When I think about sculpture, the marvelous polychrome sculptures of Alonso Cano, Juan de Juni, or Pedro de Mena come to mind—works in which green eyes are inlaid, along with ivory teeth, horn fingernails, and eyelashes made of hair. All of this has undoubtedly influenced my sculptural practice, both in its morphological and equestrian dimensions. Personally, in my work I inlay porcelain elements into carved or painted wood.


Between Dog and Wolf I. 2025. Oil on canvas. 97 × 70 cm.


What interests you about that threshold between the recognizable and the abstract?

For me, any representation in painting or sculpture is abstract. What imposes itself is the architectural construction of space, its secret geometry, and the emotion produced by color. It is, in a way, a displacement of the real in order to reach that sensation.


The Anatomical Angel. 2013. Ash wood and porcelain. 90 × 15 × 160 cm.


Your work seems to move between silence, abandonment, and return. What draws you toward these intermediate spaces?

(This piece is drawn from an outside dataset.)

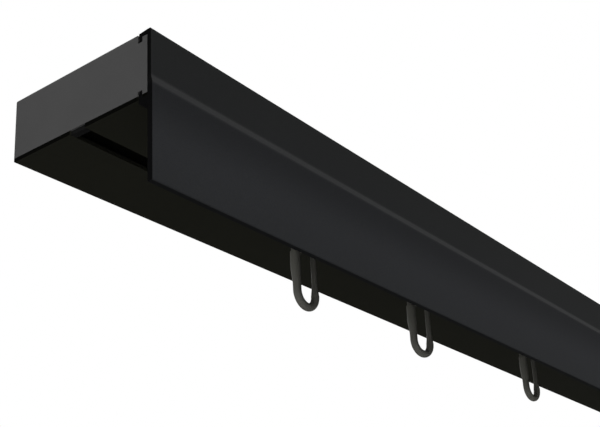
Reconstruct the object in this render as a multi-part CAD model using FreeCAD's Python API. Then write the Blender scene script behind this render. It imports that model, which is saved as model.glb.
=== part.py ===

I believe it is by renouncing the imitation of external truth, by refusing to copy it, that I reach truth—whether in painting or in sculpture. It is as if I were looking at myself within my own subject in order to better discover my secret, perhaps.


Justa. 2019. Polychrome oak wood. 240 × 190 × 140 cm.


To what extent do you plan your work, and how much space do you leave for the unexpected—or even for mistakes?

It is true that, on occasions, I completely forget the main idea behind my painting and sculpture. Although I begin a work with very clear ideas—preliminary drawings and sketches, preparatory engravings, and a well-defined intention—I realize that, sometimes, that initial idea gets lost. It is not an accident. In some cases, it has to do with technical difficulties, but nowadays I also accept starting from a very specific idea and, when faced with sculpture, wood, or ceramics, having to work in a different way. I accept that.